Russian President Vladimir Putin appears poised to invade Ukraine — but insists it's because Washington, he claims, is using its alliance with Ukraine to encroach on Russia. Moscow, therefore, says it has the right to do likewise using its allies in the Americas.

But it’s a threat fraught with history — including the former Soviet Union’s military presence in Cuba during the Cold War. The scariest moment of that period was the 1962 Cuban Missile Crisis.

A State Department spokesperson told WLRN the Biden Administration is “not going to respond to bluster. If Russia actually started moving in that direction, we would deal with it decisively.”

The spokesperson did not elaborate. But both domestic politics and national security are at stake.

In South Florida, the Russian rhetoric was especially jarring to Cuban and Venezuelan exiles, most of whom did not support President Biden in the 2020 election.

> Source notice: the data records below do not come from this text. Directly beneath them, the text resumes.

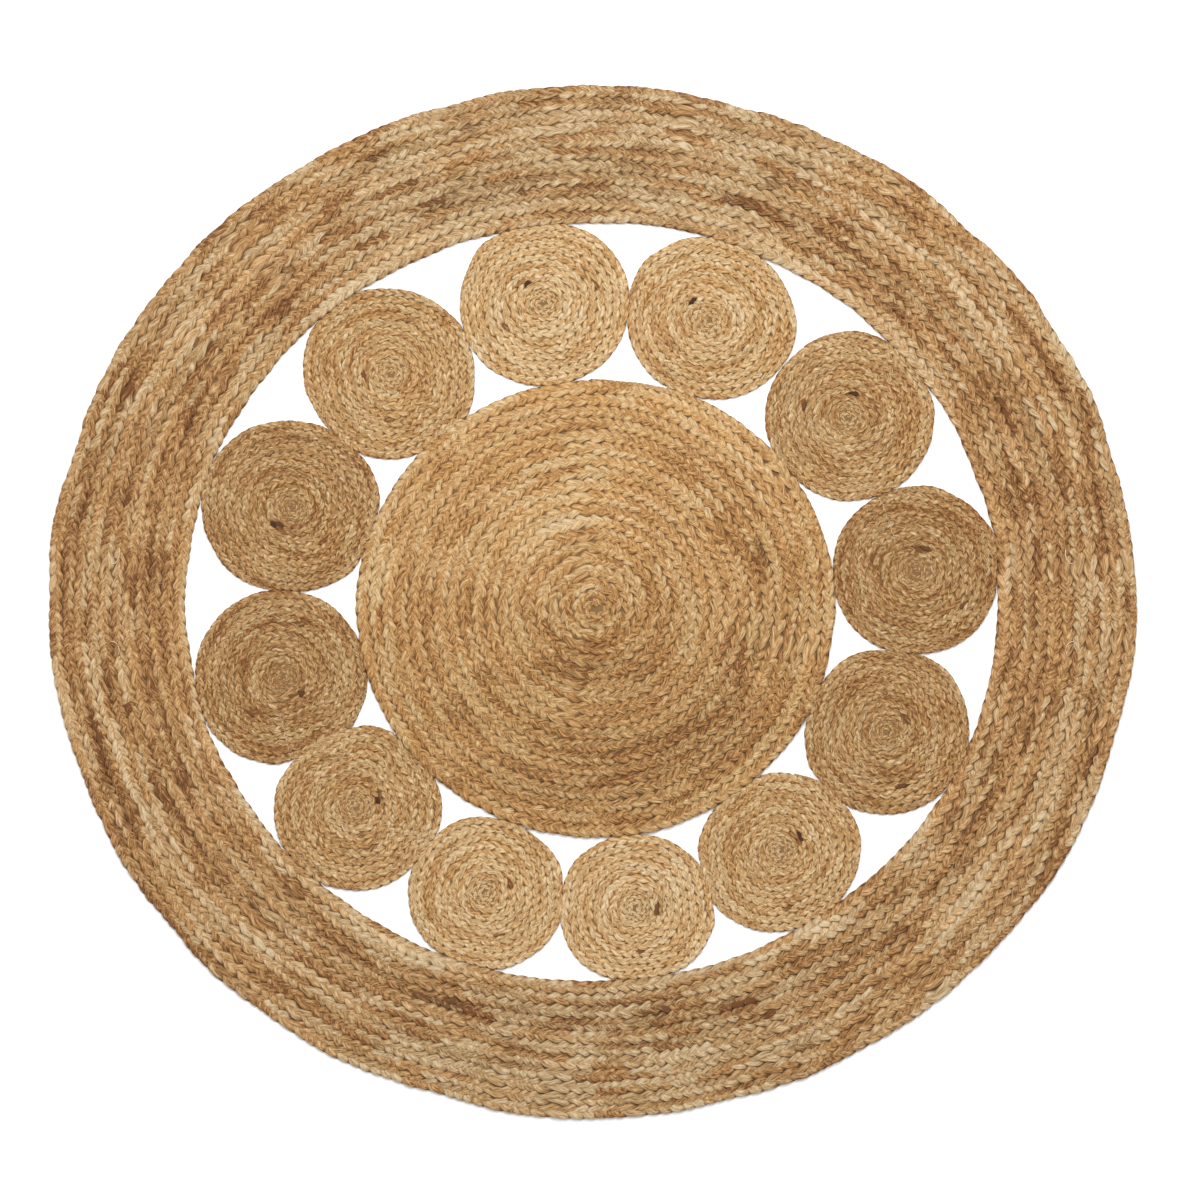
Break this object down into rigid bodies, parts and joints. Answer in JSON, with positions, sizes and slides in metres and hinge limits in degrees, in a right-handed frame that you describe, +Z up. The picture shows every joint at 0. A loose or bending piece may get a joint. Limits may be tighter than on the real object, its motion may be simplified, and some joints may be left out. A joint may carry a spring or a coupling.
{
  "type": "round braided jute rug",
  "caption": "Round braided jute rug with open spaces: a broad outer ring of braid rows, a circle of small coiled discs inside it and one large coiled disc in the middle. Lies flat on a floor.",
  "frame": {"origin": "on the floor, at the centre of the outer ring's outline", "axes": "+Z up from the floor; +X along the wider axis of the slightly oval outline, +Y along its narrower axis, away from the viewer when the rug is seen as in the picture"},
  "size_m": [1.2002, 1.1402, 0.009],
  "materials": {
    "ring_jute": "matte braided jute, tan with reddish and dark brown strands",
    "centre_jute": "matte braided jute, golden tan",
    "small_jute": "matte fine braided jute, pale tan"
  },
  "bodies": {
    "root": {"outer_ring": "ring_jute", "centre_disc": "centre_jute", "small_disc_01": "small_jute", "small_disc_02": "small_jute", "small_disc_03": "small_jute", "small_disc_04": "small_jute", "small_disc_05": "small_jute", "small_disc_06": "small_jute", "small_disc_07": "small_jute", "small_disc_08": "small_jute", "small_disc_09": "small_jute", "small_disc_10": "small_jute", "small_disc_11": "small_jute", "small_disc_12": "small_jute"}
  },
  "joints": []
}
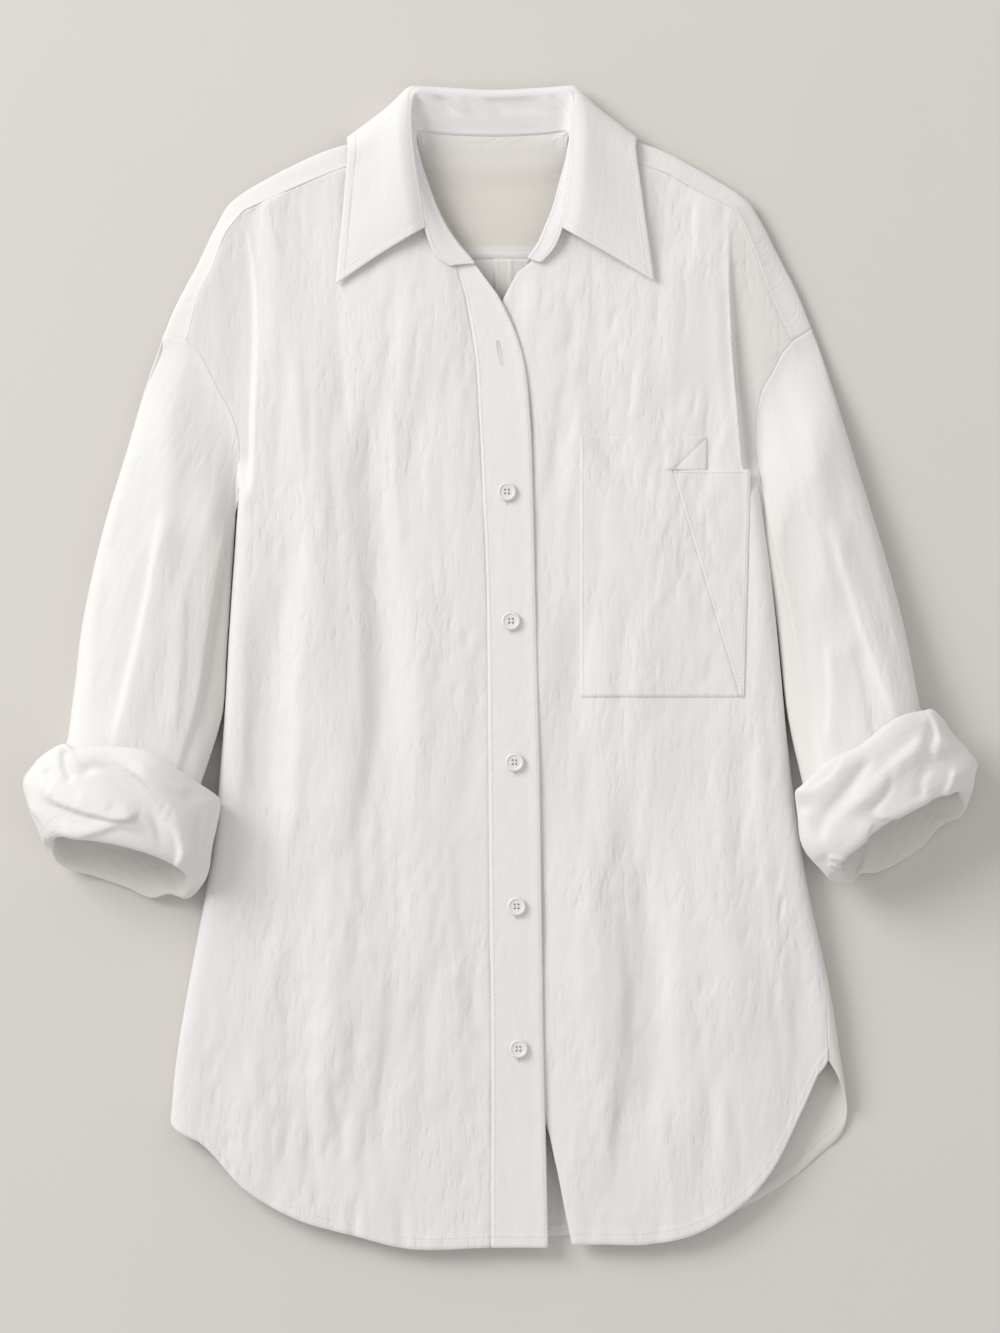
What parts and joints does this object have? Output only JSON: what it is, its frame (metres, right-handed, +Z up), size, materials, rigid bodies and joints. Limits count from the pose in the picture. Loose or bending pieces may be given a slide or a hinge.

And it's a reminder that any such Russian incursion in the hemisphere would be an alert to the U.S. military’s Southern Command, or Southcom — which is based here in Doral.

For their part, neither the Cuban nor Venezuelan government had responded to the Russian diplomat's remarks by early Thursday afternoon. Venezuela has already been an avid, multi-billion-dollar customer of Russian military weapons and aircraft for the past two decades.